COLUMBUS, Ohio (WSPD) -- State lawmakers are trying to force businesses to include contraceptives in their health care plans despite a recent U.S. Supreme Court ruling in favor of Hobby Lobby.
Justices ruled that some corporations cannot be required to provide insurance coverage for contraception methods that would violate the religious beliefs of company owners. It's a decision that has angered Democrats who have vowed to find ways around it.
“We are introducing this legislation to protect the health care decisions of women and their health providers. Physicians are best able to decide appropriate health care and prescriptions needed by their patients. Employers should not be able to selectively decide which care or prescriptions can be given to whom,” said Sen. Charleta Tavares, a Columbus Democrat.
The Not My Boss’s Business Act will prohibit employers from excluding birth control from coverage and from discriminating against an employee based on reproductive health decisions.
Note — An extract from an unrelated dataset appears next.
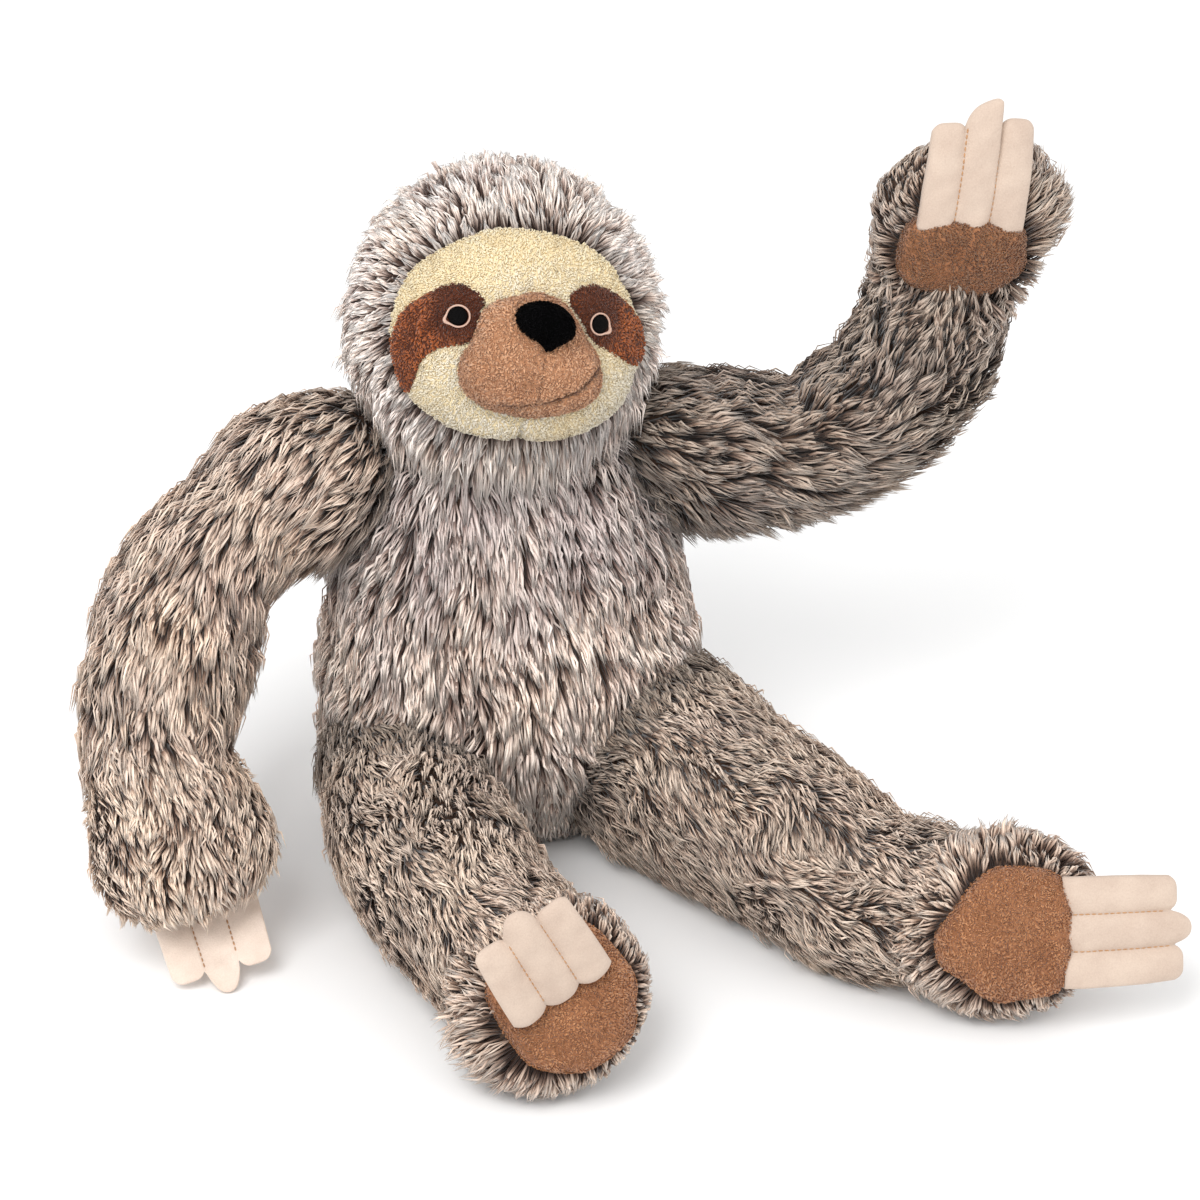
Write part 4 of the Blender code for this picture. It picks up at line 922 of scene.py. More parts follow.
def paw_fur(name, paw, pad, egg, claw_start, length, seed, warm, level, lean, others):
    """The fur of a hand or foot, which leaves the pad and the root of the claws bare."""
    middle, half_length, half_width = pad

    def pad_ratio(root):
        """1 at the edge of the pad, less inside it."""
        tip, across, _ = paw.local(root).T
        heel = ease((middle - tip) / half_length)
        sideways = (across - EGG_LEAN * egg * half_width * heel) / (1 - egg * heel)
        return np.hypot((tip - middle) / half_length, sideways / half_width)

    def reach(root):
        """Longer on the side that the lean names, in shares along tip and across, and short under the claws."""
        tip, across, face = paw.local(root).T
        under = ease((CLAW_HALF + 2 * MM - np.abs(across)) / (4 * MM)) * ease((tip - claw_start) / (10 * MM))
        full = length * (1 + unit(paw.local(root)[:, :2]) @ np.array(lean))
        return full * (1 - 0.45 * under * ease(face / (10 * MM) + 1))

    def flow(root, normal, onward):
        """Away from the pad's middle across the face, and back round the rim."""
        away = root - paw.at(middle, 0.0, 0.01)
        away = unit(away - np.multiply.outer((away @ paw.face), paw.face))
        back = ease(0.55 - paw.local(root)[:, 2] / 0.036)
        return away * (1 - back)[:, None] + paw.tip * back[:, None] - paw.face * 0.20

    def bare(root):
        tip, across, face = paw.local(root).T
        on_pad = (pad_ratio(root) < 1 - 2 * MM / half_width) & (face > 0)
        under_claws = (np.abs(across) < CLAW_HALF) & (tip > claw_start) & (face > 15 * MM)
        return on_pad | under_claws | buried(root, others, 7 * MM) | (root[:, 2] < 2 * MM)

    def shade(root):
        """Darkest right at the edge of the pad, where the roots show."""
        near = ease((pad_ratio(root) - 0.95) / 0.30)
        return level * (0.84 + 0.16 * np.where(paw.local(root)[:, 2] > 0, near, 1.0))

    return lay_fur(name, paw.form(BACKING_INSET + 1 * MM), 1.70 * MM, reach, flow, fur["limb"], seed, bare=bare,
                   warm=warm, swirl=0.30, lift=48.0, shade=shade, tousle=0.16, group=8, clump=0.58,
                   width=1.10 * MM, edge_dark=0.24)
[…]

“Women can’t afford these recent attacks on this very basic part of their preventive health care, not when the costs of some birth control methods are as much as a minimum wage worker’s monthly take-home pay. It is not fair to target medicine taken only by women for exclusion from basic health coverage,” said Rep. Kathleen Clyde, a Kent Democrat who will be introducing the bill in the House.
Rashida Manuel, a woman from Cincinnati, told reporters at a Statehouse news conference that she uses birth control as more than just a contraceptive.
“I’ve had two surgeries in the last few years because of my polycystic ovarian syndrome, and birth control pills are the preventative care that I need to ensure my body functions at its best,” said Manuel. “I’m more than willing to share my story, but I shouldn’t have to. My medical conditions are not my boss’s business-they’re mine and my doctor’s.”
The measure also has the support of some in the religious community.
“When we force women into deeper poverty or force them into a situation in which they must rely on an employer’s religious beliefs in order to make decisions about their own health care, we are not being kind,” said the Reverend Kate Shaner, Minister of Missions at the First Community Church in Columbus.
“The thought that my daughters and your daughters would have their reproductive decisions made by an employer instead of themselves in consultation with their families, their clergy and their God seems archaic and inhumane at best.”
The bill would have to make it through a Republican dominated Ohio General Assembly and be signed by Republican Gov. John Kasich to become law. If that happened, Ohio would join 28 other states with similar laws on the books.